Over the years, HIV/AIDS activists and their allies have been pioneers in creating new frontiers in the medical establishment. Through their efforts, the FDA drug approval procedures were reformed so promising new therapies could reach desperate patients quicker. The heroic efforts of the HIV/AIDS community has made health care better for millions of Americans.
I celebrated the passage of the new health reform law. It has given Americans living with HIV/AIDS much reason to hope. But even in victory, there are important details that must be worked out. We should not be afraid of making changes that will protect patient rights and total care. One such change that is needed relates to the Independent Payment Advisory Board (IPAB).
IPAB is a new entity comprised of 15 presidential appointees and tasked with cutting Medicare spending.
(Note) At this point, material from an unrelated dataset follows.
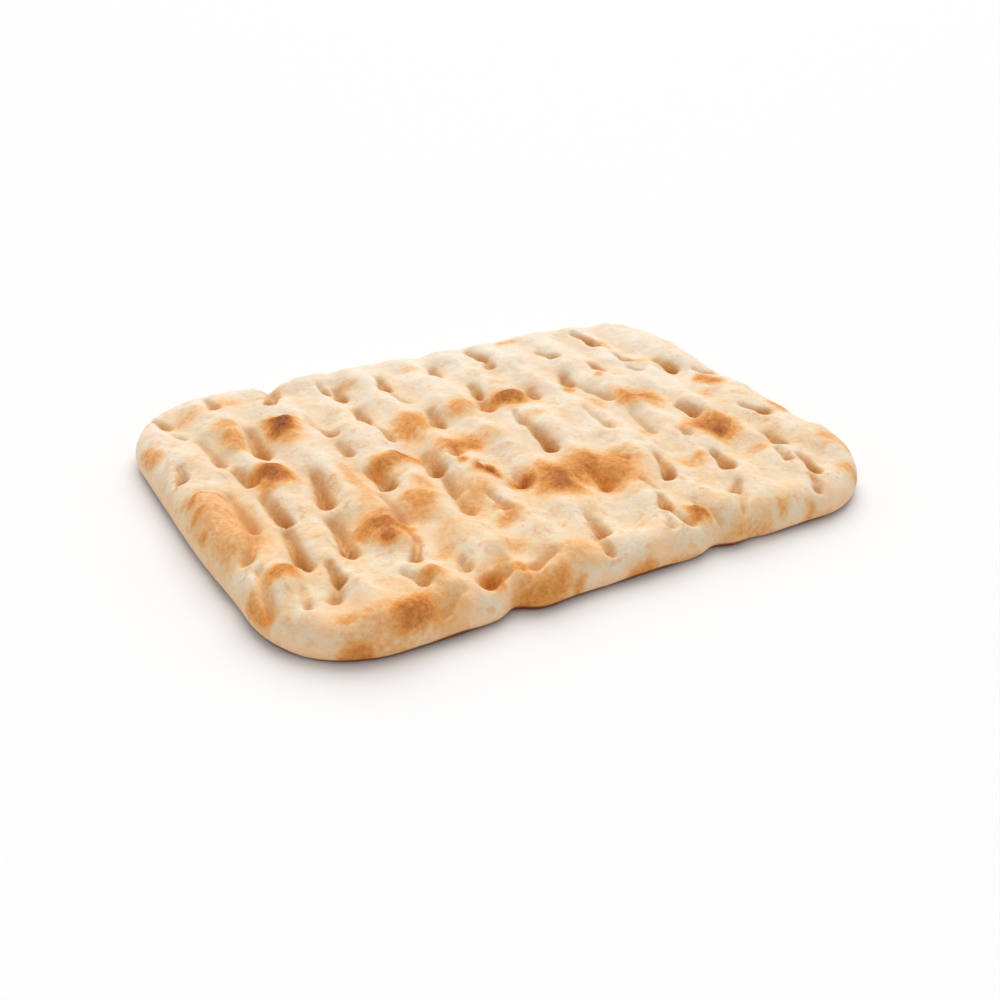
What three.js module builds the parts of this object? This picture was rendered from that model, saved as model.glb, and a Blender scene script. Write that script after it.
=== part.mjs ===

Its recommendations automatically become law without congressional action. And it is wholly exempt from judicial or administrative review.
These are high stakes for the HIV/AIDS community. In 2006, Medicare became the single largest source of financing for HIV care. Today, nearly100,000 people with HIV rely on Medicare for coverage.
Here are four reasons why IPAB is bad for the HIV/AIDS community.
1. IPAB will disrupt the doctor-patient relationship.
For many people with HIV, finding the right doctor is the most important decision they’ll make. But IPAB is likely to drastically cut reimbursements to physicians, prompting many to leave the Medicare system. Doctors that treat HIV/AIDS are highly trained specialists that are particularly sensitive to payment cuts.
Make no mistake: Pushing HIV specialists out of Medicare will compromise patients’ health. Treating HIV/AIDS is extremely complicated. HIV specialists fight an array of progressive, often life-threatening complications with multiple medications that require close and ongoing monitoring. And since many patients become resistant to their medication over time, treatment regimens must change frequently.
2. Patients and their doctors cannot appeal IPAB’s decisions.
Patients have no recourse to appeal any decision made by IPAB. Doctors, who know better than anyone about the care a particular patient needs, are also unable to appeal IPAB’s decisions. Without patient or doctor input, the HIV/AIDS community will be left at the mercy of 15 unelected bureaucrats who can make major changes to Medicare.
3. There’s effectively zero congressional oversight.
To prevent an IPAB recommendation from becoming law, Congress can either outright reject it via three-fifths majority vote, or propose its own plan to achieve the same amount of savings. Both these possibilities are politically unlikely.
What’s more, the law requires Congress to act within an extremely short time period. And even if Congress were to achieve this minor miracle, the president could still veto their decision.
It’s not certain Congress would intervene if the IPAB’s decisions were to result in fewer HIV/AIDS specialists or limited treatment options. After all, part of IPAB’s appeal is that it insulates Congress from actually having to make politically unpopular Medicare cuts.
4. IPAB will scare away funding for medical research.
Medical innovations have dramatically reduced HIV/AIDS-related deaths in this country and throughout the world.
But we’re still years away from an actual cure or vaccine. And while current anti-retrovirals are extending some lives, not everyone can benefit from them. Around 40 percent of patients with access to these improved medications are either unable to tolerate them or cannot adhere to the complex treatment schedule.
We must continue to develop new treatments and work toward a cure. Developing these drugs is expensive, however. Getting a traditional pharmaceutical to the market can cost a billion dollars or more. Newer, more targeted drugs called biologics are even more expensive to make.
If IPAB lowers reimbursement rates to providers in the Medicare drug benefit, biopharmaceutical researchers will find themselves with fewer resources to investigate new treatments.
The HIV/AIDS community cannot forget this lesson of the past: If we’re not on top of an issue, we’ll get left behind. IPAB is just such an issue. Left unmodified, it will undo much of the progress we’ve made over the last two decades. The HIV/AIDS community must fight to protect the gains we’ve made and ensure that all patients get the care they need.